People accused of crimes make for interesting photo subjects
You can sometimes get some interesting reactions when you are taking pictures of people who are accused of crimes.

Mark White is Editor of The News Journal.
“What did you do, kill somebody?” one perplexed prisoner asked the other prisoner he was handcuffed to about 20 years ago as the press was snapping pictures of them being walked from the jail over to the courthouse about a block and a half away.
After a long, pregnant pause and a deafening silence as nobody answered the question, the perplexed prisoner then said, “Ohhh!” as he realized the man he was handcuffed too was in fact charged with murder.
Nowadays, if you are looking at a crime story in the newspaper or seeing one on television, then chances are you have seen the proverbial jail mug shot where someone arrested for a crime is standing next to height markers painted on the wall at the jail and has their mug shot taken.
Some look sad. Some look mad. Some of them look like they are high on more than just life and for good reason in many cases if you look at their charges.
Then you have some where the suspect is making goofy faces. Every so often, you will see someone wearing a Drug Abuse Resistance Education (DARE) T-shirt, who has been arrested for DUI or on drug charges. When that happens, you usually have to laugh at the irony of it, if nothing else.
While jail mug shots are everywhere today, this wasn’t the case when I first started in journalism nearly 30 years ago.
Back then Al Gore hadn’t invented the Internet yet (sarcasm intended…LOL), or at the very least most of us had barely heard of the Internet and no one even dreamed about jail’s having websites. Locally many of our court rooms didn’t allow cameras back then either.
So how did we get pictures of criminal suspects back then? For the most part, we waited on the jail walk.

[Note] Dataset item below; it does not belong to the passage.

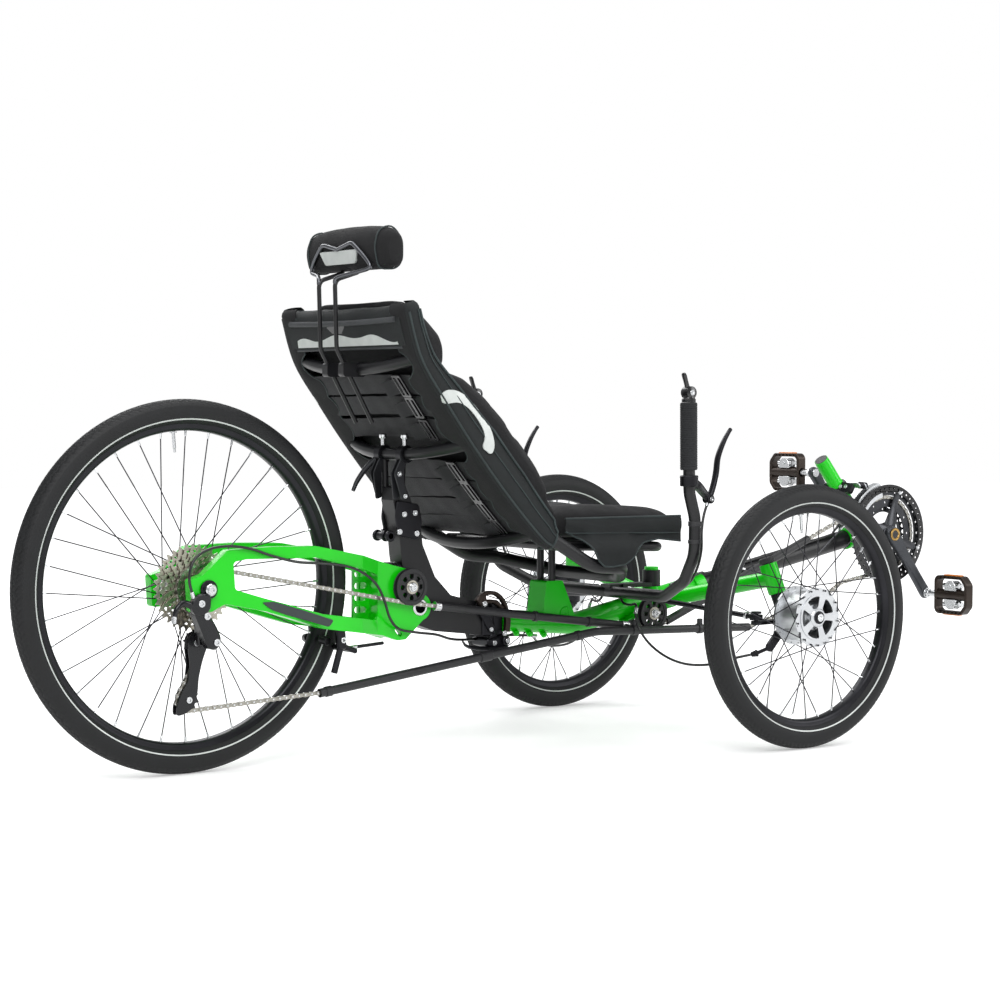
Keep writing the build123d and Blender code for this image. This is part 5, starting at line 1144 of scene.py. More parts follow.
chainLine = []
for i, (x, y, z, radius, turnWay) in enumerate(chainStops):
    before, after = chainStops[i - 1], chainStops[(i + 1) % len(chainStops)]
    angleIn, angleOut = runAngle(before, chainStops[i]), runAngle(chainStops[i], after)
    if radius:
        turned = angleOut - angleIn
        while turned * turnWay < 0:
            turned += tau * turnWay
        steps = max(2, int(abs(turned) * radius / 8))
        for k in range(steps + 1):
            angle = angleIn + turned * k / steps
            chainLine.append(at(x, y + turnWay * radius * math.sin(angle), z - turnWay * radius * math.cos(angle)))
    else:
        corner = at(x, y, z)
        toBefore = (at(*before[:3]) - corner).normalized()
        toAfter = (at(*after[:3]) - corner).normalized()
        cut = max(4.0, size["cornerRadius"] * math.tan((math.pi - toBefore.angle(toAfter)) / 2))
        for k in range(7):
            t = k / 6
            chainLine.append((corner + toBefore * cut) * (1 - t) ** 2 + corner * 2 * t * (1 - t)
                             + (corner + toAfter * cut) * t ** 2)
chainLine.append(chainLine[0])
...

Back in those days, most of the county jails here locally at least were located one or two blocks from the courthouse, and deputy jailers walked the suspects over from the jail to the courthouse for court with two of them usually handcuffed together to keep them from running off.
For years, it wasn’t uncommon for Judy Brimm or Greg Petrey or any number of other folks working over at the Whitley County Jail to get a call from me asking when they thought they would be walking the prisoners over for court.
Taking pictures of people charged with crimes has resulted in some interesting situations over the years.
I’ll never forget the time after I ordered lunch at a local fast food restaurant, and cashier says to me, “I’ve been trying to get you to take my picture at the last few drug round-ups.”
I assured him that I thought he would have many chances.
Suffice it to say that I didn’t go back to that restaurant for quite a while…LOL.
I have also found over the years that people accused of committing crimes will sometimes take some interesting measures to try and block that face from the camera.
My favorite situation way back when involved the time the police were doing a drug round-up I believe it was, and I was following these two young rookie Williamsburg police officers (Denny Shelley and Wayne Bird) as they went out in the county looking for this woman, who wasn’t some hardcore, career criminal.
When they pulled up, the woman was in the driveway by her home getting groceries out of her car.
So what are two officers to do in this situation? As I wrote earlier, this woman wasn’t some dangerous hardcore criminal so the officers helped her carry her groceries into her home and put away the stuff that needed to go into the refrigerator or freezer.
Before they police brought her back out of the home, the woman, who didn’t want her face on the front page of the newspaper, grabbed a pair of blue jeans and put them over her head as the two young officers walked her out home handcuffed to the police cruiser.
I periodically bump into this lady in Williamsburg and we always stop and laugh about it.